Accompaniment of the people of Kumbo, Cameroon

How to reflect on my experience here in Kumbo, Cameroon through the lens of Justice, Peace and the Integrity of Creation? I must confess to being a little intimidated by the invitation. Cameroon has been declared the most corrupt country in the world by United Nations. In spite of regularly bumping into the structures of government and Church, it is the people and especially the children I meet that keep me here.

Over half the population is under 25 years of age, and over half of those are illiterate. I have not yet come across accurate statistics for HIV/AIDS. Many know their status but young people (like young people in North America) feel immune and immortal. Maybe they need that to survive. Am I here to change structures? (Some days, I think I am and want to.) Whatever impact I may have on the flawed structures here, I choose to work and live within them to be a voice for change. I choose to be
here in Cameroon to accompany young people (and not so young people) as they meet each other and God. Among a people for whom hospitality is so important, my North American mind and heart get challenged daily.

This country is beautiful. The mountains of the northwest are spectacular. The vegetation in the rainy season is so lush. Transportation is a challenge (to put it mildly). The people have so little and yes, have so much. I left behind a hectic ministry that I loved but I could not continue at that pace. In the alone times and even in the lonely times here, I am learning about Presence: God’s, mine and my neighbours’. And many days I am receiving much more than I could ever offer the people. So, who is poor?
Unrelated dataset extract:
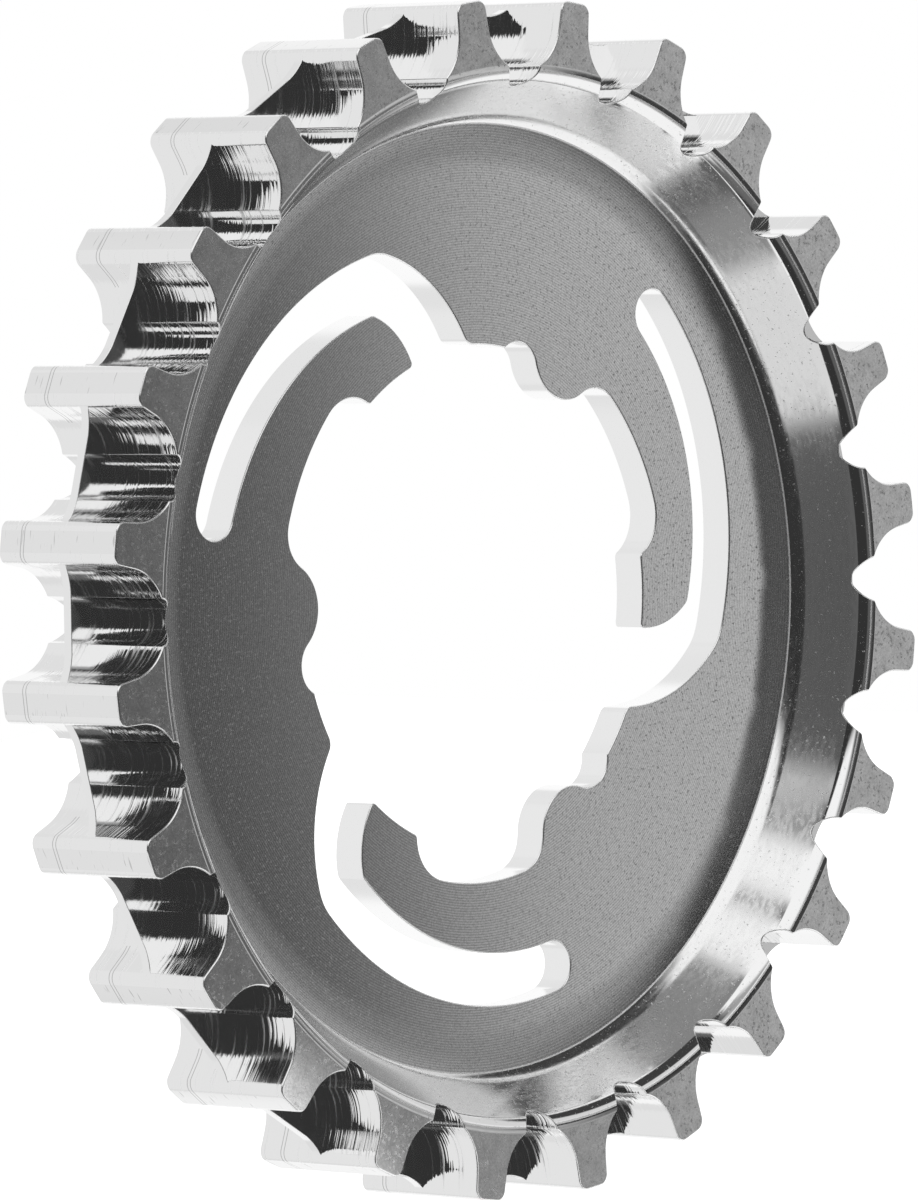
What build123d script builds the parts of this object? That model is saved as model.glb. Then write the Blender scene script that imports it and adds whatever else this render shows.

Last night as I stood outside our gate saying good bye to some guests, I heard a baby chick squawking. Its mother, invisible to me, knew that a chick was missing from her brood. As I greeted people going by the mother hen finally showed herself. And in time the young, lost chick found the hen. Eventually, the mother sat on all her chicks, feeding them the grass and twigs she had gathered, and all was well. I am still discerning what this small scene means for me: maybe God too squawks until we are all One. Am I listening? Seeing? Trying?